For November’s residency, I invited Marketa Formanova (a dancer and educator), Jane Talbot (writer and NLP – neuro linguistic programming- master practitioner) with me (an installation artist) into a collaborative conversation at Art Arcadia’s Old School House.  All of us unsure what outcomes would be likely to happen except for the question of how we orientate ourselves in the world through our practices, and how that could shape our individual responses to chaos, which lay somewhere between practice and performance, in our the everyday experience of being in the moment.

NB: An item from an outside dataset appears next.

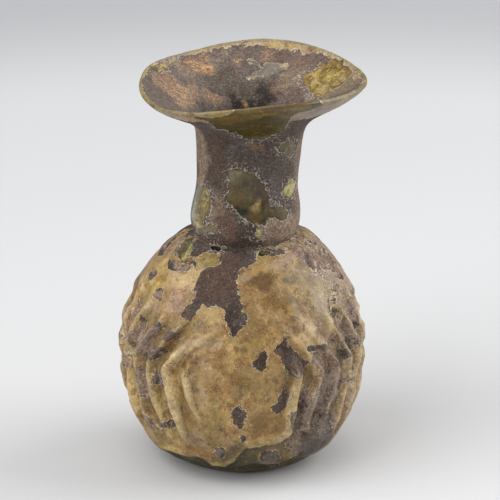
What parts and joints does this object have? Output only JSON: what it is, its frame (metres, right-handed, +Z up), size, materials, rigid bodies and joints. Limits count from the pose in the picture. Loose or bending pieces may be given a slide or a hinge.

Most artist residencies are meant to build towards the end of month – a climatic exhibition. We altered this way of entry, kind of in reverse. We backed up, went straight into the intense bit, generating performance material for public view. This instantly set the conditions for collaboration with a heighten sense pressure. A set of performance deadlines within ECHO ECHO’s Dance Festival programme, forced an orientation out of the collaborative chaos. Where within the first week of the residency project we had produced a public performance workshop and public events. The performances became live experiments of the process-at-work where, and we gathered feedback as we went along, then used that response as further material straight back into work as progression to direct and coordinate the next element of collaborative work.

 

Under those pressured conditions, it pushes you into moments of panic and then into moments of flow. Flow is where you are in complete syncopation with your surroundings, actions and timing. In flow, you lose the edges of surfaces between yourself and the room, the movements you are making, and the tools or materials you are working with; time somehow expands, consumes you and you get lost. Everything inside this flow-bubble just works really well. Decisions and actions are simultaneous and unfold without effort. It’s perfect. Then the bubble bursts, dissonance returns; flow fades and your self-consciousness pulls you back into your senses, back into your body and our human-scaled limits. Here mistakes can happen and self-doubt creeps back in.

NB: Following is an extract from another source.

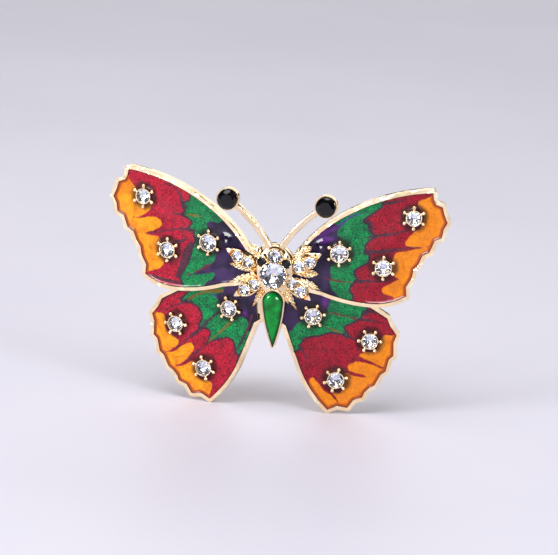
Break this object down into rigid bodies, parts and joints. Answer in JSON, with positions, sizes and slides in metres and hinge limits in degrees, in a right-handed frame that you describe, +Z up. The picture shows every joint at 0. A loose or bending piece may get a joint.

Flow-states, natural performance enhancing abilities and ways to apply flow whenever you need it; has been an increasing interest within my own work process. Often adding in complexity and layers through materials or choosing to work outside site-specifically and more recently in collaboration with other artists – all of which change the conditions of how you relate to your own work. It asks very direct questions and makes you drill down to what is really necessary or needed to make the work flow or generate a particular response.

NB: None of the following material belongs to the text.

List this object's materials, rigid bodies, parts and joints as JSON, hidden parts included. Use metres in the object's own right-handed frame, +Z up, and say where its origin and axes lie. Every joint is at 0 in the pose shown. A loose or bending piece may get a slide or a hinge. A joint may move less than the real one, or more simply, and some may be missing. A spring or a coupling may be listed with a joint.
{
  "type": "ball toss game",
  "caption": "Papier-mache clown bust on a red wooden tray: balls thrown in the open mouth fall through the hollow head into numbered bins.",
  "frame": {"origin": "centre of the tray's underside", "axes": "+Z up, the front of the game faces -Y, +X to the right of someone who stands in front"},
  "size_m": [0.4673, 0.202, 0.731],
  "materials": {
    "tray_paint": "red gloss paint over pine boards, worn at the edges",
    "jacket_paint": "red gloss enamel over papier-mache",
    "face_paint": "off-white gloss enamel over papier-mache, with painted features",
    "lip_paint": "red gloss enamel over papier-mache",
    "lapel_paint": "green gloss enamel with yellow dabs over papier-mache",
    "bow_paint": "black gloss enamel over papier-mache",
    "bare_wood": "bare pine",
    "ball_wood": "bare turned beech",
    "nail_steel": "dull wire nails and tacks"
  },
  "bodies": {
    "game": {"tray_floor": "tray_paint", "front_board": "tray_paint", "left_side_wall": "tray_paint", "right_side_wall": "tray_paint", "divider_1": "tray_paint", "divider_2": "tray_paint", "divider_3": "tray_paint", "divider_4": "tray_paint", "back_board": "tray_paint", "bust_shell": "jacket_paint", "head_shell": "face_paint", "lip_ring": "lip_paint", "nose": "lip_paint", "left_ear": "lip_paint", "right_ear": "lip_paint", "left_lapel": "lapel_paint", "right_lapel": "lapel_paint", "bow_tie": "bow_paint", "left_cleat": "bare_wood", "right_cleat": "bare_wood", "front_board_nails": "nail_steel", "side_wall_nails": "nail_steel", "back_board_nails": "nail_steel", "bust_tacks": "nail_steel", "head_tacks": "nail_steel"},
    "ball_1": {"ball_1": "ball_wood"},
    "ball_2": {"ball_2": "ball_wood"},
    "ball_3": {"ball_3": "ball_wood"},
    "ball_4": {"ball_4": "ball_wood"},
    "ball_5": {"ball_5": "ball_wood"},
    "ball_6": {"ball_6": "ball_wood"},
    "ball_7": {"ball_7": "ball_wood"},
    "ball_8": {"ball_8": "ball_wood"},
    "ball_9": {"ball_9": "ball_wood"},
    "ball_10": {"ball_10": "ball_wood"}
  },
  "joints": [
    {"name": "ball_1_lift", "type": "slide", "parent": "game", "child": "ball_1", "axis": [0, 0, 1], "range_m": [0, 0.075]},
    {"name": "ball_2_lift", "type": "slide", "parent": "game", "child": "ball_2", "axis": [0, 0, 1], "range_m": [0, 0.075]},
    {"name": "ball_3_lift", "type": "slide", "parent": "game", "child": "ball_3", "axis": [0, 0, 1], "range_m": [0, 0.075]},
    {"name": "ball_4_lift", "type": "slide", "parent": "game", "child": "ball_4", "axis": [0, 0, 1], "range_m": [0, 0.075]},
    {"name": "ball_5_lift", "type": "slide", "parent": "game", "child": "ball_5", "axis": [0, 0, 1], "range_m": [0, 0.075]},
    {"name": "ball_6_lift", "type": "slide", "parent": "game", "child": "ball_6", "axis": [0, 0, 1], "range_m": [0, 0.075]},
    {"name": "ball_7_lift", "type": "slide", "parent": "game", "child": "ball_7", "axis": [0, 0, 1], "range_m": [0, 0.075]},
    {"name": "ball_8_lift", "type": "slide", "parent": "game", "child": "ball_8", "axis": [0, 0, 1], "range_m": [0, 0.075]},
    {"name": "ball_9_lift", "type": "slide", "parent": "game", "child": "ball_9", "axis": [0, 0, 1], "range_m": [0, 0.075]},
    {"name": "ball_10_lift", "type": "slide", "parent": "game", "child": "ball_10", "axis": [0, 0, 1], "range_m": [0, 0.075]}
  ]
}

Chaos can keep procrastination in check.

Progression and regression, trance-states and the perfect conditions for creative flow. A simple switch in mental perception can, in an instant, be the key to unlocking additional dimensions of experience and levels to access to your work. Chaos applied well in practice can cut through the rubbish and get access to the best bits sooner.

This residency seems to be playing with on both sides of the chaos roller coaster- using both the progression and regression tools, making ‘something’ quickly and intensively then slows down to allow you get off, take a breath, reflect and unmake reassess the next stage. It has been dizzying experience at times, but now at the end of first of three winter residencies – during ORIENT; Marketa, Jane and I produced a workshop , produced two public performances from our conversations; created material sculptures live during performance, filmed in different locations, and we continue to generate sound and vocal patterns as after effects of the process. The work will continue to be formed in editing, bringing together elements of the residency where we worked in person and remotely, but always collaboratively.

I haven’t quite surmised what the work is or will become, I’m not ready to make such final completions or assumptions yet. A practice in chaos definitely makes you reflexive, adaptive and responsive to reading interactions, spaces and unseen energy of materiality. People form objects, and objects shift the subject of the conversation. These interactions are in charge and leading the collaboration now, what will surface is now held now in the format of film, sound and imagery to extract the essence of the Orient conversation from November.

Our film and a live excerpt of performance will be shown at the final closing 3-month FL*OOOW residency exhibition in later in January. Chaos started the conversation – it will continue lead the process and we have begun to find new ground through this collaboration, it will be interesting see where it takes us to next.